Les trois avocats arrêtés le même jour que Gilles Vaillancourt, Pierre L. Lambert - alors avocat chez Dunton Rainville -, Jean Bertrand et Robert Talbot - pourraient eux aussi figurer sur la liste des défendeurs.

Éléments de preuve multiples

L'administration de la ville de Laval n'a pas souhaité attendre que les procès criminels de M. Vaillancourt et ses co-accusés soient terminés considérant qu'il était préférable de les mener en parallèle puisque les règles de preuve et la fardeau de preuve ne sont pas les mêmes au civil et au criminel.

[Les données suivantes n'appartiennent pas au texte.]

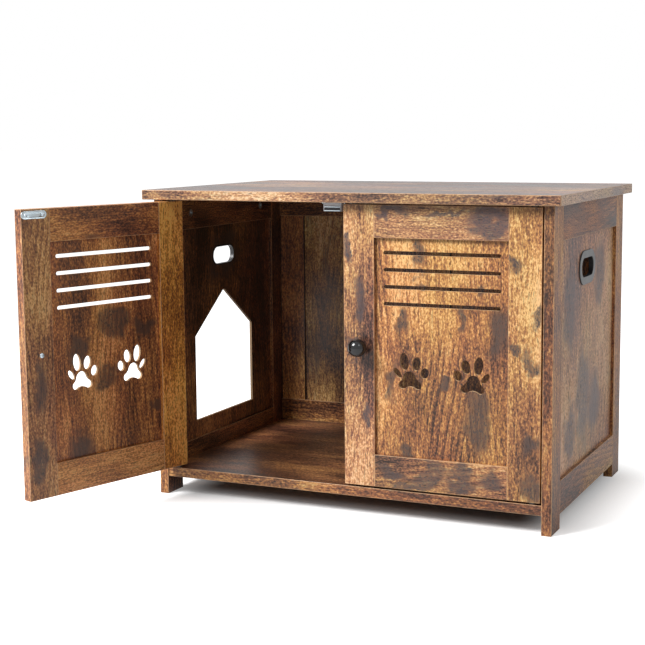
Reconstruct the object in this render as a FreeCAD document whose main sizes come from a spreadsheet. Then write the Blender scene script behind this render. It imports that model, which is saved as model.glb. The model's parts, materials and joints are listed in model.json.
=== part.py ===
import FreeCAD, Part
import math
import os
import Sketcher

# Two-door litter box cabinet: frame-and-panel sides and back between a top and a bottom board,
# a house-shaped pet entry in the left side, a lined hand hole in both sides, and two inset doors
# with air slots and paw cut-outs that swing on pivot pins.
# +Z is up, -Y is the front, and the origin is on the floor under the middle of the four legs.
# The doors stand as the left one is found in use: turned open by its rest angle.

# ---------------------------------------------------------------- driving dimensions (mm, degrees)
SIZES = [
    ("cabinet_height", 580), ("top_width", 800), ("top_depth", 530), ("top_thickness", 18),
    ("side_overhang", 15), ("front_overhang", 18), ("rear_overhang", 12), ("top_edge_round", 1.2),
    ("edge_ease", 0.5),
    ("frame_thickness", 18), ("leg_width", 54), ("side_top_rail_width", 62),
    ("side_bottom_rail_width", 59), ("side_bottom_rail_height", 26),
    ("panel_thickness", 5), ("groove_depth", 8), ("panel_play", 1),
    ("bottom_height", 34), ("bottom_thickness", 18), ("bottom_setback", 2),
    ("back_thickness", 12), ("back_stile_width", 58), ("back_top_rail_width", 58),
    ("back_bottom_rail_width", 46),
    ("entry_width", 236), ("entry_sill_height", 118), ("entry_drop", 130), ("entry_roof", 84),
    ("cutout_forward", 8), ("grip_drop", 30), ("grip_length", 84), ("grip_opening", 34),
    ("grip_wall", 2), ("grip_rim", 12), ("grip_rim_thickness", 2.5), ("grip_play", 0.25),
    ("grip_lip", 1.2), ("grip_edge_round", 1),
    ("door_gap_top", 3), ("door_gap_bottom", 4), ("door_gap_side", 3), ("door_gap_centre", 5),
    ("door_thickness", 18), ("door_stile_width", 58), ("door_rail_width", 58),
    ("pivot_inset", 15), ("left_door_angle", 107.5), ("right_door_angle", 0),
    ("slot_length", 215), ("slot_opening", 6.8), ("slot_pitch", 30), ("slot_drop", 26), ("slot_count", 4),
    ("paw_size", 52), ("paw_spacing", 115), ("paw_height", 198),
    ("knob_diameter", 32.5), ("knob_neck_diameter", 15), ("knob_neck", 4), ("knob_setting", 33),
    ("knob_screw_diameter", 4), ("knob_screw_head", 9), ("knob_screw_grip", 11),
    ("pin_diameter", 6), ("pin_engagement", 12), ("pin_running", 0.05), ("sleeve_wall", 1.5),
    ("sleeve_flange", 2), ("sleeve_running", 0.4),
    ("strike_length", 52), ("strike_height", 14), ("strike_thickness", 1.2), ("strike_boss", 1),
    ("strike_boss_length", 26), ("strike_boss_height", 7.7),
    ("strike_drop", 10), ("strike_screw_pitch", 35), ("strike_edge", 26),
    ("catch_gap", 0.3), ("catch_body_length", 35), ("catch_body_depth", 14), ("catch_body_height", 15),
    ("catch_flange_length", 50), ("catch_flange_thickness", 2.5), ("catch_wall", 2),
    ("magnet_thickness", 5), ("pole_thickness", 1.5), ("pole_reach", 1.5),
    ("small_screw_diameter", 3), ("small_screw_head", 6), ("small_screw_length", 12),
    ("dowel_diameter", 8), ("dowel_length", 30), ("side_dowel_pitch", 32), ("door_dowel_pitch", 24),
    ("hole_spare", 0.5),
    ("back_dowel_diameter", 6), ("back_dowel_length", 20), ("back_dowel_pitch", 30),
    ("cam_diameter", 15), ("cam_depth", 12.5), ("cam_place", 145), ("cam_play", 0.2),
    ("cam_reach_top", 31), ("cam_reach_bottom", 24), ("bolt_diameter", 7), ("bolt_bore_play", 0.5),
    ("bolt_neck", 4), ("bolt_thread_diameter", 5), ("bolt_thread_length", 11),
]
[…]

Quant à savoir si les témoignages incriminants entendus à la commission Charbonneau seront utilisés, le maire Demers a rappelé que ceux qui témoignent bénéficient de l'immunité mais que les personnes incriminées par ces témoins, elles, n'ont pas cette protection et que les témoignages peuvent donc être utilisés en preuve.

« Nous sommes en train de récolter l’eau d’érable qui coule de la commission Charbonneau et nous ferons bouillir tout ça bientôt », indique Me Chénard qui ne s’avance pas toutefois à donner une date pour le lancement des procédures.

La preuve de la ville ne reposerait pas uniquement sur les témoignages entendus à la commission d'enquête sur l'industrie de la construction. 208 boîtes de documents datant de l'administration de Gilles Vaillancourt ont été retrouvées dans la chambre des fournaises de l'hôtel de ville.

Des employés municipaux ont sonné l'alarme lorsque le maire déchu Gilles Vaillancourt s'est présenté à quelques reprises à l'hôtel de ville avant les élections et traînait pendant une heure trente dans le hall d'entrée. Après l'élection, M. Vaillancourt aurait souhaité récupérer des documents.

« Nous utiliserons tous les moyens prévus par la loi pour récupérer l'argent dérobé et voulons envoyer un message clair : la récréation est terminé », a conclu M. Demers.